Short problem:
Scan the listing below and copy every line holding "from".

Data lines:
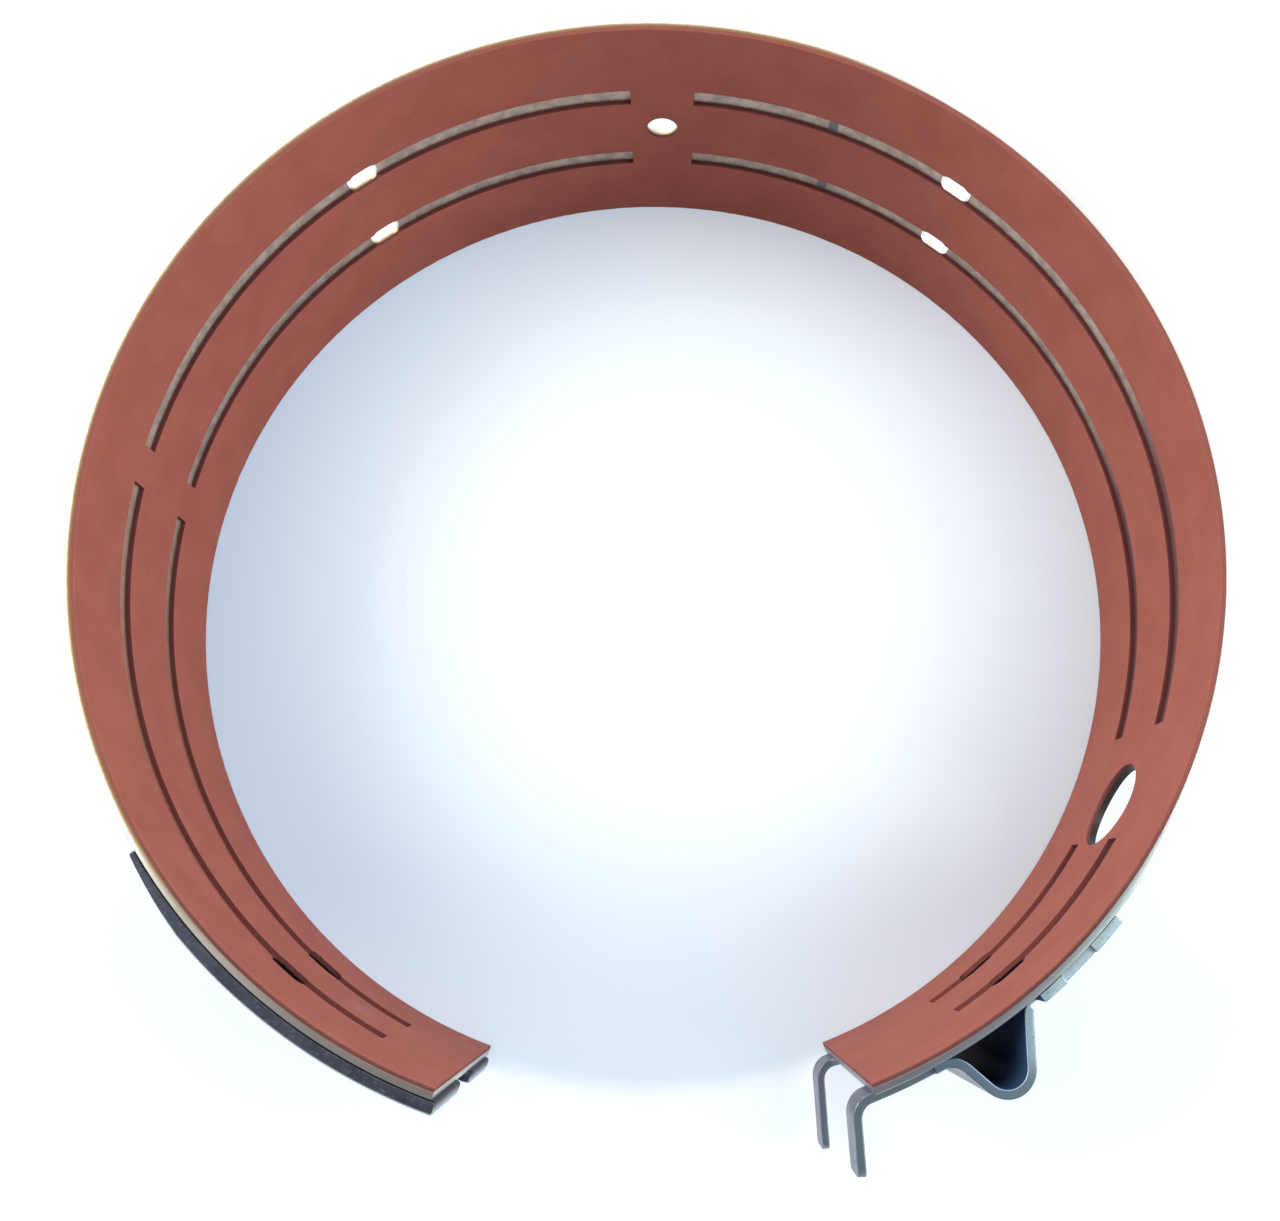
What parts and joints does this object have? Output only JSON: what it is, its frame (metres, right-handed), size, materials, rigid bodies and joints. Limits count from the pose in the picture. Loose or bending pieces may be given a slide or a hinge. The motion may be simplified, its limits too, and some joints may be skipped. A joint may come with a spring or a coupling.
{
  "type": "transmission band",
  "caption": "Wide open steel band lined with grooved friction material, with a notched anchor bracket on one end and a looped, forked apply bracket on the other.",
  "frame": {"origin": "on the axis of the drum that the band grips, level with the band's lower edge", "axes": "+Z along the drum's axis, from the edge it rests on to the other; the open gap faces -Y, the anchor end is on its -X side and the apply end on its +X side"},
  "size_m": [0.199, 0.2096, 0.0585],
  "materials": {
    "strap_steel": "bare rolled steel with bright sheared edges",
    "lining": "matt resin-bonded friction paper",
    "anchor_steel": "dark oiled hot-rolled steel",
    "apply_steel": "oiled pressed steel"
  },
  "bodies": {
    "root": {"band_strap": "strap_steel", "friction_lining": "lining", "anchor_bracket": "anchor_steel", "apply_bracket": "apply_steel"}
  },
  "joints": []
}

Response for this exercise:
What parts and joints does this object have? Output only JSON: what it is, its frame (metres, right-handed), size, materials, rigid bodies and joints. Limits count from the pose in the picture. Loose or bending pieces may be given a slide or a hinge. The motion may be simplified, its limits too, and some joints may be skipped. A joint may come with a spring or a coupling.
  "frame": {"origin": "on the axis of the drum that the band grips, level with the band's lower edge", "axes": "+Z along the drum's axis, from the edge it rests on to the other; the open gap faces -Y, the anchor end is on its -X side and the apply end on its +X side"},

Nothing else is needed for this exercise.